Drama and action lurk everywhere in what amounts to a rather thrilling, if at times dangerous, life. For example, during the General’s Dirty War in Argentina there was the threat of torture or being “disappeared” in the murky waters of the Rio de la Plata. Maneuvering his way later in the Vatican’s political labyrinths as cardinal archbishop of Buenos Aires and subsequently as bishop of Rome is arguably just as risky and daunting as anything Bergoglio had to face in Argentina.

The spirit that animates Bergoglio’s life fits well into Jesuit spiritual writer Walter Burghardt’s intriguing definition of Christian spirituality as “a sustained, loving look at the real.” Pope Francis  takes a prayerful, loving and playful gaze at his lifetime, including his family and many historical events.

He doesn’t flinch as he offers his memories with the horror and beauty that accompany them. There is nothing naïve or romantic about this pope’s awareness and assessment of good and evil. Some might criticize that he does not give examples of his errors. But he frequently mentions that he made plenty of them, especially when he was younger and had assumed heavy responsibilities as leader of the Jesuit order in Argentina.

Persistent themes emerge and reemerge throughout the text. One is the powerful influence of popular culture, religion and spirituality on his worldview — owed in great measure to his Italian working-class stock and to his exposure to the poor and marginal classes of Latin America. Another recurrent theme is his lifelong passion for politics understood through his concern for public policy and its effects on the concrete conditions that deprive the most vulnerable of life, liberty and human dignity.

He confirms what his biographers have already noted: that he first became aware of his love for politics — what Pope Benedict XVI called “social charity” — as a young man through friendship with his chemical laboratory mentor, Esther Ballestrino de Careaga, a kind and courageous refugee from Paraguay, and a Marxist. While he did not agree with many of her political views, he deeply admired her passion for social justice and later heard of her torture and death at the hands of the military dictatorship.

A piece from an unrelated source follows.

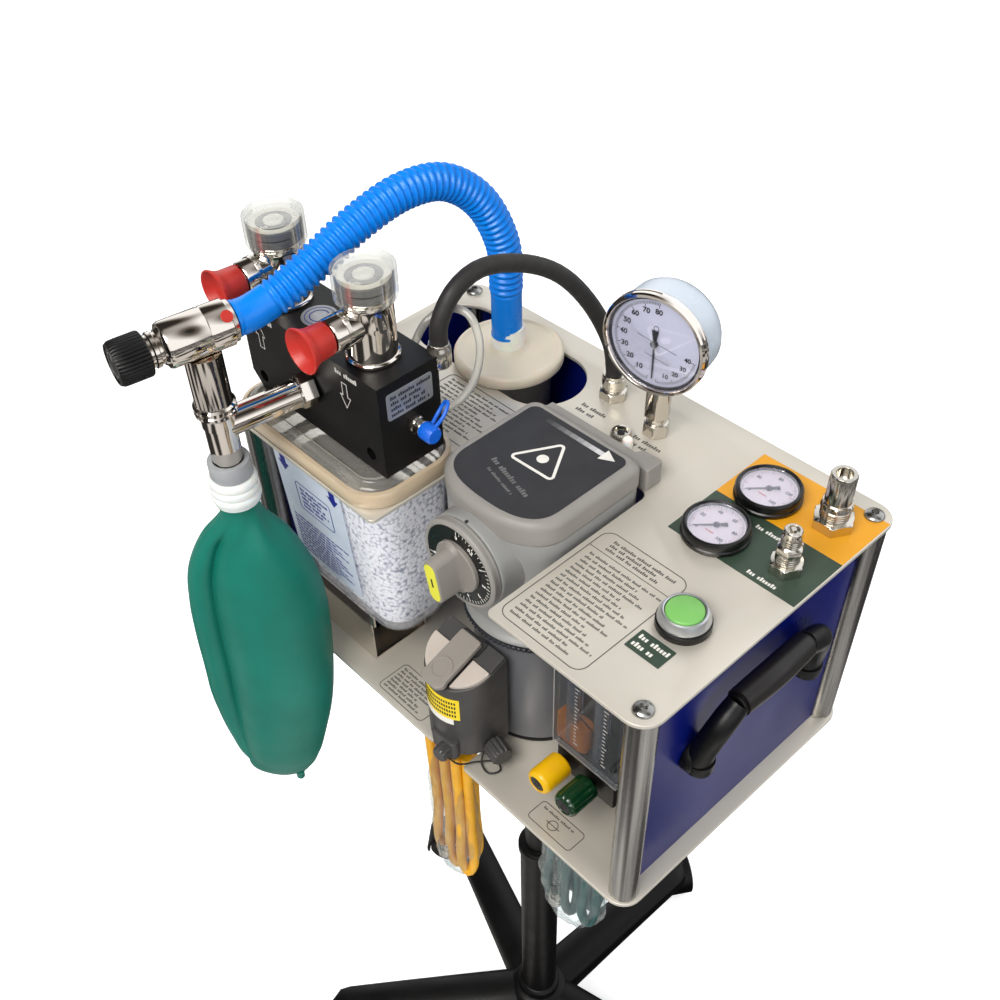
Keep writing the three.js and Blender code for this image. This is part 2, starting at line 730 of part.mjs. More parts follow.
function aplKnob() {
  return turnedForward(
    [
      [0, 41 + GAP],
      [16, 41 + GAP],
      [18.5, 44],
      [18.5, 66],
      [16.5, 69],
      [0, 69],
    ],
    [0, -ARM_REACH, APL_Z - ARM_ROOT[2]],
    24,
  );
}

function breathingBag() {
  // From the closed tail up to the neck: height, half width and half depth of each ring, and how far it
  // hangs off the neck's line.
  const rings = [
    [BAG_BOTTOM_Z, 9, 6, -3],
    [BAG_BOTTOM_Z + 14, 28, 12, -4],
    [800, 50, 24, -5],
    [870, 64, 34, -6],
    [950, 70, 42, -5],
    [1020, 69, 44, -4],
    [1070, 55, 38, -2],
    [1105, 33, 27, 0],
    [1135, 19, 19, 0],
    [1150, 17, 17, 0],
    [ARM_FOOT_Z - GAP, 18, 18, 0],
  ];
  const body = lofted(
    rings.map(([z, halfW, halfD, side]) => [z - ARM_ROOT[2], side, 0, halfW, halfD]),
    16,
  );
  return body.rotateZ(BAG_YAW).translate(0, -ARM_REACH, 0);
}

// ---- Hoses and the scavenging canister ----

function scavengeHose() {
  // It leaves the valve's exhaust spigot, climbs over the block and drops onto the canister's nipple.
  return hose(
    [
      [-158.3, -181.1, APL_Z],
      [-156.6, -168.6, APL_Z],
      [-153, -142, APL_Z + 7],
      [-150, -110, 1341],
      [-148, -60, 1360],
      [-147, -12, 1368],
      [-144, 28, 1361],
      [-137, 60, 1334],
      [CANISTER_X, CANISTER_Y - 5, 1287],
      [CANISTER_X, CANISTER_Y - 2, 1240],
      [CANISTER_X, CANISTER_Y - 2, NIPPLE_TOP_Z + 2 * GAP],
    ],
    SCAVENGE_HOSE_R,
    26,
  );
}

function scavengeCanister() {
  return turned(
    [
      [0, CANISTER_UNDER_Z],
      [36, CANISTER_UNDER_Z],
      [40, CANISTER_UNDER_Z + 4],
      [41, DECK_Z + GAP],
      [53, DECK_Z + GAP],
      [53, DECK_Z + 11],
      [50, DECK_Z + 14],
      [NIPPLE_R + 1, DECK_Z + 15],
      [NIPPLE_R, DECK_Z + 18],
      [NIPPLE_R, NIPPLE_TOP_Z],
      [0, NIPPLE_TOP_Z],
    ],
    [CANISTER_X, CANISTER_Y, 0],
    24,
  );
}

function commonGasHose() {
  const [x, y] = COMMON_GAS;
  const fitting = turned(
    [
      [0, DECK_Z + GAP],
      [13, DECK_Z + GAP],
      [13, DECK_Z + 9],
      [10, DECK_Z + 11],
      [10, DECK_Z + 20],
      [0, DECK_Z + 20],
    ],
    [x, y, 0],
    12,
  );
  const rubber = hose(
    [
      [x, y, DECK_Z + 18],
      [x - 6, y, 1215],
      [-38, 96, 1258],
      [-50, 68, 1296],
      [-58, 28, 1321],
      [-62, -12, 1331],
      [-63, -38, 1322],
      [-64, -54, 1300],
      [-64, -56, 1284],
    ],
    GAS_HOSE_R,
    20,
    8,
  );
  return join(fitting, rubber);
}

// ---- Gauges, inlets and controls ----

function manometerCase() {
  const shell = turnedForward(
    [
      [0, -38],
      [MANOMETER_R - 10, -38],
      [MANOMETER_R - 4, -32],
      [MANOMETER_R - 3, -6],
      [MANOMETER_R, -5],
      [MANOMETER_R, 1],
      [MANOMETER_R - 3, 2],
      [MANOMETER_R - 5, -3],
      [0, -3],
    ],
    [0, 0, 0],
    28,
  );
  const spindle = bar([0, 4, 0], [0, 1, 0], 2.4, 12);
  return join(shell, spindle);
}

function manometerStem() {
  return turned([
    [0, DECK_Z + GAP],
    [12, DECK_Z + GAP],
    [12, DECK_Z + 14],
    [9, DECK_Z + 16],
    [9, DECK_Z + 22],
    [11.5, DECK_Z + 24],
    [11.5, MANOMETER_Z - MANOMETER_R + 10],
    [0, MANOMETER_Z - MANOMETER_R + 10],
  ], [0, 0, 0], 16);
}

// A pointer lying in the XY plane along +Y from its hub, with a short tail.
function pointer(length) {
  const shape = new THREE.Shape();
  shape.moveTo(-1.6, -length * 0.3);
  shape.lineTo(1.6, -length * 0.3);
  shape.lineTo(0.5, length);
  shape.lineTo(-0.5, length);
  shape.closePath();
  return join(raised(shape, 0, 0.8), turned([[0, -0.3], [3.4, -0.3], [3.4, 1.6], [0, 1.6]], [0, 0, 0], 16));
}

function panelGauge(at) {
  return turned(
    [
      [0, DECK_Z + GAP],
      [GAUGE_R - 1, DECK_Z + GAP],
      [GAUGE_R, DECK_Z + 3],
      [GAUGE_R, DECK_Z + GAUGE_H - 1],
      [GAUGE_R - 1, DECK_Z + GAUGE_H],
      [GAUGE_R - 3.5, DECK_Z + GAUGE_H],
      [GAUGE_R - 4.5, DECK_Z + GAUGE_H - 5],
      [0, DECK_Z + GAUGE_H - 5],
    ],
    [...at, 0],
    24,
  );
}

function gasInlet(at, big) {
  const grow = big ? 1.25 : 1;
  const nut = bar([...at, DECK_Z + GAP], [...at, DECK_Z + 10], 14 * grow, 6);
  const stem = turned(
    [
      [0, DECK_Z + 5],
      [9 * grow, DECK_Z + 5],
      [9 * grow, DECK_Z + 16],
      [6 * grow, DECK_Z + 18],
      [6 * grow, DECK_Z + 27],
      [10 * grow, DECK_Z + 29],
      [10 * grow, DECK_Z + 37],
      [6.5 * grow, DECK_Z + 38],
      [6.5 * grow, DECK_Z + 44 * grow],
      [0, DECK_Z + 44 * grow],
    ],
    [...at, 0],
    12,
  );
  return join(nut, stem);
}

function flushButton() {
  return turned(
    [
      [0, DECK_Z - 16],
      [FLUSH_R - 2, DECK_Z - 16],
      [FLUSH_R - 0.6, DECK_Z - 14],
      [FLUSH_R - 0.6, DECK_Z + 16],
      [FLUSH_R - 2.5, DECK_Z + 18],
      [0, DECK_Z + 18],
    ],
    [...FLUSH, 0],
    24,
  );
}

function flowmeterBlock() {
  // One clear acrylic block hung from the deck on its manifold: two vertical bores, a valve bore under each.
  const x0 = FLOW_X[0] - 12;
  const x1 = FLOW_X[1] + 30;
  const foot = FLOW_TUBE_FOOT_Z - 3;
  const body = block([x0, FLOW_Y - 12, foot], [x1, FLOW_Y + 14, DECK_UNDER - GAP]);
  const manifold = block([x0 + 2, FLOW_Y - 9, FLOW_KNOB_Z - 13], [x1 - 4, FLOW_Y + 12, foot + 1]);
  const bore = (x) => bar([x, FLOW_Y, FLOW_TUBE_FOOT_Z], [x, FLOW_Y, DECK_UNDER + 5], FLOW_TUBE_R, 12);
  const valve = (x) => bar([x, FLOW_Y - 40, FLOW_KNOB_Z], [x, FLOW_Y - 2, FLOW_KNOB_Z], 4.5, 12);
  return cut(join(body, manifold), ...FLOW_X.map(bore), ...FLOW_X.map(valve));
}

function flowKnob(x) {
  const r = FLOW_KNOB_R;
  const head = turnedForward(
    [
      [0, 12.5],
      [r - 2, 12.5],
      [r, 15],
      [r, 43],
      [r - 2, 45],
      [0, 45],
    ],
    [x, FLOW_Y, FLOW_KNOB_Z],
    18,
  );
  const stem = bar([x, FLOW_Y - 5, FLOW_KNOB_Z], [x, FLOW_Y - 20, FLOW_KNOB_Z], 4, 12);
  return join(head, stem);
}

function flowFloat(x) {
  const ball = new THREE.IcosahedronGeometry(FLOAT_R, 1);
  return ball.translate(x, FLOW_Y, FLOW_TUBE_FOOT_Z + FLOAT_R + GAP);
}

// A coiled supply hose in its bag, hanging under the base plate.
function supplyBag({ x, y, footZ, halfW, halfD }) {
  // Share of the height, then of the half width and half depth, from the foot up.
  const rings = [
    [0, 0.4, 0.4],
    [0.1, 0.85, 0.85],
    [0.4, 1, 1],
    [0.75, 0.9, 0.9],
    [1, 0.6, 0.5],
  ];
  const height = BASE_Z - PLATE_T - GAP - footZ;
  return lofted(rings.map(([up, w, d]) => [footZ + height * up, x, y, halfW * w, halfD * d]), 16);
}

// ---- Assembly ----

add("base_plate", basePlate(), FINISH.plate);
add("top_plate", topPlate(), FINISH.plate);
add("post_front_left", post(-POST_X, -POST_Y), FINISH.post);
add("post_front_right", post(POST_X, -POST_Y), FINISH.post);
add("post_back_left", post(-POST_X, POST_Y), FINISH.post);
add("post_back_right", post(POST_X, POST_Y), FINISH.post);

const PANEL_END_Y = POST_Y - POST_R - GAP;
const PANEL_END_X = POST_X - POST_R - GAP;
const PANEL_LOW = BASE_Z + GAP;
const PANEL_HIGH = DECK_UNDER - GAP;
const HALF_T = PANEL_T / 2;
const sidePanel = (x) =>
  block([x - HALF_T, -PANEL_END_Y, PANEL_LOW], [x + HALF_T, PANEL_END_Y, PANEL_HIGH]);
add("left_panel", sidePanel(-POST_X), FINISH.panel);
add("right_panel", sidePanel(POST_X), FINISH.panel);
const BACK_LOW = [-PANEL_END_X, POST_Y - HALF_T, PANEL_LOW];
const BACK_HIGH = [PANEL_END_X, POST_Y + HALF_T, PANEL_HIGH];
add("back_panel", block(BACK_LOW, BACK_HIGH), FINISH.panel);
add("carry_handle", carryHandle(), FINISH.blackPlastic);

add("stand_column", standColumn(), FINISH.blackPlastic);
add("star_base", starBase(), FINISH.blackPlastic);
for (let i = 0; i < LEGS; i += 1) {
  const caster = new THREE.Group();
  caster.position.set(CASTER_REACH * Math.cos(legAngle(i)), CASTER_REACH * Math.sin(legAngle(i)), 0);
  caster.rotation.z = legAngle(i) + Math.PI / 3;
  machine.add(caster);
  add(`caster_fork_${i + 1}`, casterFork(), FINISH.blackPlastic, caster);
  add(`caster_wheels_${i + 1}`, casterWheels(), FINISH.blackRubber, caster);
}

add("vaporizer_body", vaporizerBody(), FINISH.castGray);
add("vaporizer_cover", vaporizerCover(), FINISH.castGray);
add("vaporizer_dial", vaporizerDial(), FINISH.castGray);
add("filler_block", fillerBlock(), FINISH.fillerGray);
add("filler_lever", fillerLever(), FINISH.castGray);

add("absorber_canister", absorberCanister(), FINISH.granules);
add("absorber_lid", absorberLid(), FINISH.clear);
add("absorber_bracket", absorberBracket(), FINISH.polished);
add("valve_block", valveBlock(), FINISH.anodised);
const VALVES = { exhale: VALVE_MID_X + VALVE_HALF_SPAN, inhale: VALVE_MID_X - VALVE_HALF_SPAN };
for (const [name, x] of Object.entries(VALVES)) {
  add(`${name}_valve`, valveBody(x), FINISH.polished);
  add(`${name}_dome`, valveDome(x), FINISH.clear);
  add(`${name}_port_cap`, portCap(x), FINISH.redCap);
}

const arm = new THREE.Group();
arm.position.set(...ARM_ROOT);
arm.rotation.z = ARM_YAW;
machine.add(arm);
add("bag_arm", bagArm(), FINISH.polished, arm);
add("apl_body", aplBody(), FINISH.polished, arm);
add("apl_knob", aplKnob(), FINISH.blackPlastic, arm);
add("breathing_bag", breathingBag(), FINISH.teal, arm);

add("scavenge_hose", scavengeHose(), FINISH.blueHose);
add("scavenge_canister", scavengeCanister(), FINISH.cream);
add("common_gas_hose", commonGasHose(), FINISH.blackRubber);

const manometer = new THREE.Group();
manometer.position.set(...MANOMETER, 0);
manometer.rotation.z = MANOMETER_YAW;
machine.add(manometer);
const manometerHead = geometryOf(manometerCase()).translate(0, MANOMETER_HEAD_Y, MANOMETER_Z);
add("manometer_case", join(manometerHead, manometerStem()), FINISH.white, manometer);
const manometerPointer = geometryOf(pointer(34)).rotateX(Math.PI / 2).rotateY(Math.PI);
manometerPointer.translate(0, MANOMETER_HEAD_Y - 1, MANOMETER_Z);
add("manometer_needle", manometerPointer, FINISH.blackPlastic, manometer);

for (const [name, at] of Object.entries({ air: AIR_GAUGE, oxygen: OXYGEN_GAUGE })) {
  add(`${name}_gauge`, panelGauge(at), FINISH.blackPlastic);
  const needle = geometryOf(pointer(17)).rotateZ(THREE.MathUtils.degToRad(135));
  add(`${name}_gauge_needle`, needle.translate(...at, DECK_Z + GAUGE_H - 4), FINISH.blackPlastic);
}
add("air_inlet", gasInlet(AIR_INLET, true), FINISH.nickel);
add("oxygen_inlet", gasInlet(OXYGEN_INLET, false), FINISH.nickel);
add("flush_button", flushButton(), FINISH.green);

add("flowmeter_block", flowmeterBlock(), FINISH.clear);
add("air_flow_knob", flowKnob(FLOW_X[0]), FINISH.yellow);
add("oxygen_flow_knob", flowKnob(FLOW_X[1]), FINISH.darkGreen);
add("air_float", flowFloat(FLOW_X[0]), FINISH.polished);
add("oxygen_float", flowFloat(FLOW_X[1]), FINISH.polished);

add("air_supply_hose", supplyBag(AIR_SUPPLY), FINISH.yellow);
add("oxygen_supply_hose", supplyBag(OXYGEN_SUPPLY), FINISH.darkGreen);

// The origin: on the floor, under the middle of the bounding box.
const bounds = new THREE.Box3().setFromObject(machine, true);
const centre = bounds.getCenter(new THREE.Vector3());
machine.position.set(-centre.x, -centre.y, -bounds.min.z);

export default machine;
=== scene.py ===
import json
import math

import bmesh
import bpy
import numpy as np
from mathutils import Matrix, Vector


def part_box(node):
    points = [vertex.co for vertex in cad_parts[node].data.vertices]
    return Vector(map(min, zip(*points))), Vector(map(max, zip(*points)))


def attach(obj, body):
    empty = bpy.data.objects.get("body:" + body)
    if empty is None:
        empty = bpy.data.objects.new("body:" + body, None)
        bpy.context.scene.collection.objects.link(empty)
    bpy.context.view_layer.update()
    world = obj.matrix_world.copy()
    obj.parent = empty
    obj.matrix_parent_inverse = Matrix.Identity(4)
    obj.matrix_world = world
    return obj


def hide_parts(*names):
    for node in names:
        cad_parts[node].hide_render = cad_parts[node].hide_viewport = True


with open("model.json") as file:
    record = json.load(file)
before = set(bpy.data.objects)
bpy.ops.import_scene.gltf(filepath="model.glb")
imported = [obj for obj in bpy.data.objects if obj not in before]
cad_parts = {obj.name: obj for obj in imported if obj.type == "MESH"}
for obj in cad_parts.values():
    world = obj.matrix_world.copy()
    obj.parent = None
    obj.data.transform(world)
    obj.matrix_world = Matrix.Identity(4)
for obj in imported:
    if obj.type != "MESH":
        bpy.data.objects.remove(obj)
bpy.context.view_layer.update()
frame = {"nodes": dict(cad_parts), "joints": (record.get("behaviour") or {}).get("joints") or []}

# ---- The bench frame ----
# Shapes are drawn in millimetres from the stand's pole on the floor: x to the machine's right, y to its back.
# A level rounded plate is symmetric about the pole, so the base plate's middle is where the pole stands.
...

Much of what we read in Francis’ autobiography has already been well documented by writers such as Austen Ivereigh, but what we know is now viewed from the lens of Bergoglio’s Ignatian spirituality and Christian humanism. Since two premises of the Ignatian way are that God can be found in all things and that God’s love is incarnate, the pope imbues his lived experiences, good and bad, with large doses of compassion, mercy and love.

With the publication of this autobiography, Pope Francis cements his monumental project of demystifying the papacy. Without dismissing or diminishing the Petrine ministry, this reform pope has sought in small and sometimes larger ways to demythologize that ministry in ways that contribute to the Catholic church’s synodal reform.

Pope Francis informs us tellingly that he loves this quotation attributed to Gustav Mahler: “Tradition is not the worship of ashes; it is the preservation of fire.”

Allan Figueroa Deck

Allan Figueroa Deck is a Jesuit priest and Distinguished Scholar of Pastoral Theology at Loyola Marymount University.